February 27, 2009

Global Market Comments for February 27, 2009
Featured Trades: (SILVER),

1) Welcome to the worst case scenario, with Q4 GDP revised down from -3.8% to -6.2%. Q4 will be just as bad, if not worse, then we will find a bottom. Technical analysts were ringing their hands as the Dow hit a new 12 year low and the S&P 500 broke key support at 740. Thank God I don't believe in that mumbo jumbo. Natural gas hit a new six year low at $3.90, and even gold backed off to $928. Citigroup (C) is now so cheap at $1.40 that you could launch a hostile takeover with your American Express card. It really had the flavor of a 'throw up your hands and sell everything' day.

2) I met with Thomas Ricks, author of the best selling The Gamble: General David Petraeus and the American Military Adventure in Iraq, 2006-2008, who says that we are only half way through the war, and our unfortunate involvement there could run as long as another 16 years. The surge has failed, our casualties are rising, and US credibility with Iraqis is zero. Bush blew a cozy set up that worked for a decade where Saddam was contained at minimal cost. Talking is more valuable than fighting, and it is cheaper to hire someone than to kill them. General Petraeus figured this out, so we now have 100,000 enemy fighters on the payroll costing $30 million a month. It was easy to walk away from Vietnam and leave a few million locals in re-education camps. Iraq won't be so easy, because it sits atop, or adjacent to the world's largest oil supply. Eventually, Iraq will evolve into another Lebanon where you have multiple competing armed groups. The big winner in all of this is Iran, which has seen its prestige grow in the Middle East at our expense. Iraq will continue to be a huge financial drain on the US for decades, no matter what Obama says. All very sobering thoughts, with big implications for the markets.

3) With gold bugs, survivalists, and garden variety hedge funds running victory laps over the yellow metal's recent breach of $1,000, it is easy to miss the move in silver that has been twice as impressive. Silver has run 30% this year to $14.60 an ounce, despite the steady deterioration in industrial demand. Silver ETF buying has exploded by 1,676 tonnes to bring their total to 9,929 tonnes. Sales of silver American eagle coins have doubled to four million ounces so far this year. The metal may have more to run. Hedge fund longs, which peaked last year at 50,000 futures contracts, have so far reached only 23,100 contracts in this round. But risk managers are going to have to keep an extra sharp eye on silver positions. A turnaround by the Dow or the yen against the dollar could suddenly take the air out of this bubble.

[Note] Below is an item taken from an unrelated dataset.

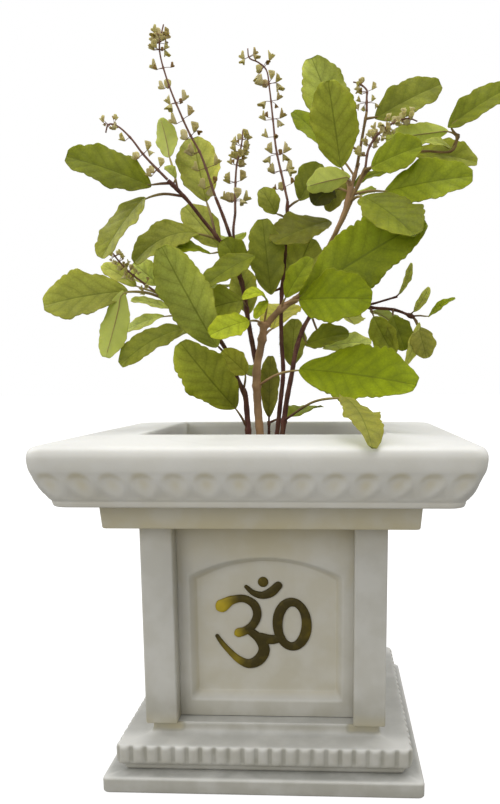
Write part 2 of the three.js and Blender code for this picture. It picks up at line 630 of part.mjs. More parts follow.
// ---------------------------------------------------------------- plant: flower spikes

// Each spike is the path of its middle stalk, the distance between its whorls of calyces
// below and near the tip, and the share of its length where it turns dense.
const SPIKES = {
  flower_spike_1: {
    path: [[-34, 6, 341], [-42, 3, 365], [-48, 2, 376], [-53, 0, 387], [-60, -2, 405], [-64, -3, 423],
      [-61, -3, 436]],
    first: 7, spacing: 10, tight: 4, dense: 0.74,
  },
  flower_spike_2: {
    path: [[-58, -18, 345], [-70, -24, 357], [-77, -27, 366], [-84, -28, 372], [-89, -28, 373],
      [-91, -28, 368]],
    first: 8, spacing: 11, tight: 4, dense: 0.72,
  },
  flower_spike_3: {
    path: [[-23, 15, 333], [-23, 17, 347], [-22, 19, 363], [-19, 20, 375], [-18, 20, 384]],
    first: 8, spacing: 11, tight: 4, dense: 0.52,
  },
  flower_spike_4: {
    path: [[10, 15, 340], [7, 16, 353], [3, 17, 371], [1, 18, 389], [-1, 19, 407], [-3, 19, 418],
      [-8, 18, 422], [-13, 17, 424], [-14, 17, 430]],
    first: 8, spacing: 10.5, tight: 5, dense: 0.88,
  },
  flower_spike_5: {
    path: [[59, 21, 393], [59, 22, 402], [59, 22, 406], [54, 22, 410], [50, 22, 411]],
    first: 6, spacing: 6, tight: 4, dense: 0.6,
  },
  flower_spike_6: {
    path: [[58, 8, 357], [60, 8, 368], [67, 10, 378], [76, 12, 384], [84, 12, 386], [90, 12, 384]],
    first: 7, spacing: 6, tight: 4.5, dense: 0.2,
  },
  flower_spike_7: {
    path: [[-66, 5, 280], [-79, 2, 289], [-90, 0, 298], [-98, -1, 308], [-100, -1, 311]],
    first: 15, spacing: 9, tight: 4, dense: 0.5,
  },
};

// A square ring of the spike's stalk at a distance along its curve.
function stalkRing(curve, distance, turn, radius) {
  const share = distance / curve.getLength();
  const along = curve.getTangentAt(share);
  const across = new THREE.Vector3(0, 1, 0).addScaledVector(along, -along.y).normalize();
  const up = along.clone().cross(across);
  const ring = [];
  for (let side = 0; side < 4; side += 1) {
    const angle = turn + (side * Math.PI) / 2;
    ring.push(curve.getPointAt(share).addScaledVector(across, radius * Math.cos(angle))
      .addScaledVector(up, radius * Math.sin(angle)));
  }
  return ring;
}

// One calyx: a four-sided bell that grows out of a face of the stalk between two rings.
// Returns the corners of its mouth, in the order of the face's corners.
function bellMouth(corners, along, reach) {
  const [a, b, c, d] = corners;
  const middle = a.clone().add(b).add(c).add(d).multiplyScalar(0.25);
  const around = b.clone().sub(a).normalize();
  const out = around.clone().cross(along).normalize();
  middle.addScaledVector(out, reach).addScaledVector(along, CALYX.lean * reach);
  return [[-1, -1], [1, -1], [1, 1], [-1, 1]].map(([side, rise]) => middle.clone()
    .addScaledVector(around, side * CALYX.mouth).addScaledVector(along, rise * CALYX.mouth));
}

// The stalk with a bell on each of its four faces at every whorl.
function flowerSpike({ path, first, spacing, tight, dense }, seed) {
  const random = seededRandom(seed);
  const curve = new THREE.CatmullRomCurve3(path.map(vec), false, "centripetal");
  const length = curve.getLength();
  const points = [];
  const triangles = [];
  const addQuad = (a, b, c, d) => triangles.push([a, b, c], [a, c, d]);
  const addRing = (ring) => ring.map((point) => points.push(point.toArray()) - 1);
  let lower = addRing(stalkRing(curve, GAP, 0, CALYX.stalk));
  addQuad(...lower.slice().reverse());
  let turn = 0;
  let distance = first;
  while (distance < length - CALYX.neck) {
    const packed = distance > dense * length;
    const along = curve.getTangentAt(distance / length);
    const below = stalkRing(curve, distance - CALYX.neck, turn, CALYX.stalk);
    const above = stalkRing(curve, distance + CALYX.neck, turn, CALYX.stalk);
    const start = addRing(below);
    const end = addRing(above);
    for (let i = 0; i < 4; i += 1) {
      const next = (i + 1) % 4;
      addQuad(lower[i], lower[next], start[next], start[i]);
      const reach = CALYX.length * (packed ? 0.7 : 1) * (0.8 + 0.4 * random());
      const mouth = addRing(bellMouth([below[i], below[next], above[next], above[i]], along, reach));
      const face = [start[i], start[next], end[next], end[i]];
      face.forEach((a, k) => addQuad(a, face[(k + 1) % 4], mouth[(k + 1) % 4], mouth[k]));
      addQuad(...mouth);
    }
    lower = end;
    turn += Math.PI / 4;
    distance += packed ? tight : spacing;
  }
  addQuad(...lower);
  return toSolid(geometryFrom(points, triangles));
}

// ---------------------------------------------------------------- soil

// Potting soil: a narrow block in the body and collar, a wide one in the rim with a lumpy
// top, and one plain hole for each stem.
function soil() {
  const random = seededRandom(5);
  const { top, wall, cells, lump } = SOIL;
  const half = RIM.hole - wall;
  const rows = cells + 1;
  const points = [];
  const triangles = [];
  for (let row = 0; row < rows; row += 1) {
    for (let column = 0; column < rows; column += 1) {
      const x = (2 * column / cells - 1) * half;
      const y = (2 * row / cells - 1) * half;
      const nearStems = Math.hypot(x, y) < 26;
      const corner = Math.abs(x) > half - 1 && Math.abs(y) > half - 1;
      const share = corner ? 1 - 1.2 / half : 1;
      points.push([share * x, share * y, top + (nearStems ? 0 : lump * (2 * random() - 1))]);
    }
  }
  for (let row = 0; row < cells; row += 1) {
    for (let column = 0; column < cells; column += 1) {
      const a = row * rows + column;
      triangles.push([a, a + 1, a + rows + 1], [a, a + rows + 1, a + rows]);
    }
  }
  const border = [];
  for (let i = 0; i < cells; i += 1) border.push(i);
  for (let i = 0; i < cells; i += 1) border.push(i * rows + cells);
  for (let i = cells; i > 0; i -= 1) border.push(cells * rows + i);
  for (let i = cells; i > 0; i -= 1) border.push(i * rows);
  const below = points.length;
  const ledge = COLLAR.top + GAP;
  for (const index of border) points.push([points[index][0], points[index][1], ledge]);
  const middle = points.push([0, 0, ledge]) - 1;
  border.forEach((a, i) => {
    const next = (i + 1) % border.length;
    triangles.push([a, below + i, below + next], [a, below + next, border[next]]);
    triangles.push([below + i, middle, below + next]);
  });
  const plug = squareBlock(BODY.cavity - wall, BODY.floor + GAP, ledge + 2);
  let body = join([geometryFrom(points, triangles), plug]);
  for (const { foot } of Object.values(SHOOTS)) {
    const { depth, sides, room } = STEM_FOOT;
    const radius = foot.radius + room;
    const hole = new THREE.CylinderGeometry(radius, radius, depth + 10, sides);
    hole.rotateX(Math.PI / 2).translate(foot.x, foot.y, top - depth / 2 + 5);
    body = body.subtract(toSolid(hole));
  }
  return body;
}

// ---------------------------------------------------------------- assembly

const plant = new THREE.Group();

function addPiece(name, solid, finish) {
  const mesh = new THREE.Mesh(toGeometry(solid), new THREE.MeshStandardMaterial(finish));
  mesh.name = name;
  plant.add(mesh);
}

addPiece("base_slab", toSolid(roundedSlab(SLAB)), MARBLE);
addPiece("dentil_slab", plinth(), MARBLE);
addPiece("pot_body", potBody(), MARBLE);
for (const [side, signY] of [["front", -1], ["back", 1]]) {
  addPiece(`corner_post_${side}_left`, cornerPost(-1, signY), MARBLE);
  addPiece(`corner_post_${side}_right`, cornerPost(1, signY), MARBLE);
}
addPiece("collar", collar(), MARBLE);
addPiece("rim", rim(), MARBLE);
addPiece("om_letter", omLetter(), BRONZE);
addPiece("om_crescent", omCrescent(), BRONZE);
addPiece("om_dot", omDot(), BRONZE);
addPiece("soil", soil(), EARTH);
Object.entries(SHOOTS).forEach(([name, parts], i) => addPiece(name, shoot(parts, 11 + i), FOLIAGE));
Object.entries(SPIKES).forEach(([name, parts], i) => addPiece(name, flowerSpike(parts, 31 + i), DRY_FLOWER));

export default plant;
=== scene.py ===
"""Looks of a holy basil plant that grows in a square pot of carved white marble.

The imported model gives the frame: metres, +Z up, the origin in the middle of the pot's
underside, and the panel with the Om sign towards -Y. The tables below are in millimetres,
and a shell turns them to metres when it becomes a mesh.
"""

from __future__ import annotations

import logging
import math
from dataclasses import dataclass, field
from enum import Enum

import bpy
import numpy as np
from mathutils import Matrix

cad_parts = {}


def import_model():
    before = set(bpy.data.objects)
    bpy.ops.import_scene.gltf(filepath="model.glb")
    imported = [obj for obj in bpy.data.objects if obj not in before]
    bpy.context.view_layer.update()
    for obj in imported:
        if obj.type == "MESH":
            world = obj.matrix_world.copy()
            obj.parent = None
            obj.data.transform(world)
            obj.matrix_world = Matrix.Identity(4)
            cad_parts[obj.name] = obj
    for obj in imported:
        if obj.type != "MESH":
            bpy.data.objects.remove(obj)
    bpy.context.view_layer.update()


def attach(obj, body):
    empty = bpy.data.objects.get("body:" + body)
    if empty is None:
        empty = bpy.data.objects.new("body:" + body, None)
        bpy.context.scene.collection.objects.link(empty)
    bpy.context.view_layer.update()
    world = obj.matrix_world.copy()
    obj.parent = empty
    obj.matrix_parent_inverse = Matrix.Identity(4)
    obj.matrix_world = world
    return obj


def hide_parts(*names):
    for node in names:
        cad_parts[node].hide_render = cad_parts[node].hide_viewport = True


log = logging.getLogger("holy_basil")

MM = 0.001
GAP = 0.3  # clearance between pieces that touch
TINY = 1e-6  # keeps rounding from moving a point over a limit
Array = np.ndarray
Pair = tuple[float, float]
Point = tuple[float, float, float]
Colour = tuple[float, float, float]


# ------------------------------------------------------------------ numbers and colours


def linear(red: float, green: float, blue: float) -> Colour:
    """Turns a display colour from 0 to 255 into the linear colour that a shader takes."""
    parts = np.array([red, green, blue]) / 255.0
    low, high = parts / 12.92, ((parts + 0.055) / 1.055) ** 2.4
    return tuple(float(value) for value in np.where(parts <= 0.04045, low, high))


def smooth(low: float, high: float, value: Array) -> Array:
    """Rises from 0 at low to 1 at high with no kink: 3 s^2 - 2 s^3 of the share s."""
    share = np.clip((value - low) / (high - low), 0.0, 1.0)
    return share * share * (3.0 - 2.0 * share)


def unit(vectors: Array) -> Array:
    """Gives each vector in the last axis a length of one."""
    return vectors / np.linalg.norm(vectors, axis=-1, keepdims=True)


def waves(points: Array, wavelength: float, seed: int) -> Array:
    """A smooth random field: the sum of ten plane waves with random directions and phases.

    Args:
        points: places in millimetres, with the coordinates in the last axis.
        wavelength: the usual distance between two crests, in millimetres.
        seed: picks the directions and phases.

    Returns:
        One number per place, about 1 in size.
    """
    count = 10
    random = np.random.default_rng(seed)
    turns = unit(random.normal(size=(count, 3))) * random.uniform(0.6, 1.6, (count, 1))
    phases = random.uniform(0, 2 * math.pi, count)
    return np.sin(points @ (turns.T * 2 * math.pi / wavelength) + phases).sum(-1) / math.sqrt(count)


def even_turns(count: int) -> Array:
    """Angles that divide a full turn evenly, from 0."""
    return np.linspace(0, 2 * math.pi, count, endpoint=False)


def quarter_turn(count: int) -> Array:
    """Angles from 0 to a quarter turn, both counted in."""
    return np.linspace(0, math.pi / 2, count)


class SeededDraws:
    """The same draws as the plant's solids use, so that both wave their leaves alike."""

    FACTOR, STEP, RANGE = 1664525, 1013904223, 2**32

    def __init__(self, seed: int) -> None:
        """Starts the draws at a seed."""
        self.state = seed

    def next(self) -> float:
        """Returns the next number between 0 and 1."""
        self.state = (self.state * self.FACTOR + self.STEP) % self.RANGE
        return self.state / self.RANGE


# ------------------------------------------------------------------ curves and shells


class Route:
    """A smooth curve through points: a centripetal Catmull-Rom spline with straight ends."""

    SAMPLES = 400

    def __init__(self, points: list[Point] | Array) -> None:
        """Takes the points that the curve passes through, in order."""
        inner = np.array(points, float)
        ends = 2 * inner[0] - inner[1], 2 * inner[-1] - inner[-2]
        self.knots = np.vstack([ends[0], inner, ends[1]])
        self.spans = len(inner) - 1
        self.shares = np.linspace(0, 1, self.SAMPLES)
        steps = np.linalg.norm(np.diff(self.at(self.shares), axis=0), axis=1)
        self.travelled = np.concatenate([[0.0], np.cumsum(steps)])
        self.length = float(self.travelled[-1])

    def at(self, share: Array | float) -> Array:
        """Points at shares of the curve, with every span between two knots counted alike.

        Between knots p1 and p2 it is the cubic that leaves p1 and reaches p2 with the slopes
        of the parabolas through three knots each, spaced by the roots of their distances.
        """
        place = np.clip(np.asarray(share, float), 0, 1) * self.spans
        span = np.minimum(place.astype(int), self.spans - 1)
        t = (place - span)[..., None]
        p0, p1, p2, p3 = (self.knots[span + k] for k in range(4))
        d0, d1, d2 = (
            np.sqrt(np.maximum(np.linalg.norm(b - a, axis=-1, keepdims=True), 1e-9))
            for a, b in ((p0, p1), (p1, p2), (p2, p3))
        )
        leave = ((p1 - p0) / d0 - (p2 - p0) / (d0 + d1) + (p2 - p1) / d1) * d1
        reach = ((p2 - p1) / d1 - (p3 - p1) / (d1 + d2) + (p3 - p2) / d2) * d1
        square, cube = t * t, t * t * t
        return (
            (2 * cube - 3 * square + 1) * p1
            + (cube - 2 * square + t) * leave
            + (3 * square - 2 * cube) * p2
            + (cube - square) * reach
        )

    def along(self, share: Array | float) -> Array:
        """The unit direction of the curve at shares of it."""
        step = 1e-3
        share = np.clip(np.asarray(share, float), step, 1 - step)
        return unit(self.at(share + step) - self.at(share - step))

    def share_at(self, distance: Array | float) -> Array:
        """The share of the curve that lies at a distance from its start."""
        return np.interp(distance, self.travelled, self.shares)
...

Silver-1.png picture by sbronte

4) Anyone who has any illusions about the Canadian tar sands business should take a look at the March issue of National Geographic, not normally a prime source of financial and economic news for me. I'm not normally a big time environmentalist, but just looking at the glossy, eye opening pictures tells you that this is this an ecodisaster of Biblical proportions. A $50 billion investment by several firms over the last decade is now producing 750,000 barrels/day, and another $100 billion was headed north before prices crashed last year. You have to cut down a whole forest, remove two tons of peat, then another two tons of sand, and burn 100 barrels of oil equivalent to heat rivers of water to steam, just to produce a single barrel of oil. This gives you the world's highest production cost, thought to be $80-$100/barrel. There are now 50 square miles of sludge ponds in Northern Alberta leaching a witch's brew of poisons into the water supply, which has caused the local cancer rate to explode tenfold. We're not just talking about a few sick ducks and fish here. Canada is the largest foreign supplier of oil to the US, accounting for 19% of the total, and half of that is coming from tar sands.

One can only assume that the whole industry was built as a hedge against some Third World War, Armageddon type total cut off of all foreign crude supplies that would drive prices to $500/barrel, making all of this hugely profitable. Maybe the owners think they can get away with this because it is in the middle of nowhere. An army of lawyers about to hit these projects with a tidal wave of litigation think otherwise. After looking at these pictures and analyzing the numbers, you have to ask if it is really worth it, just so I can drive my Hummer to Walmart.


"You cannot motivate the best people with money. Money is just a way to keep score. The best people in any field are motivated by passion," said open source advocate Eric S. Raymond.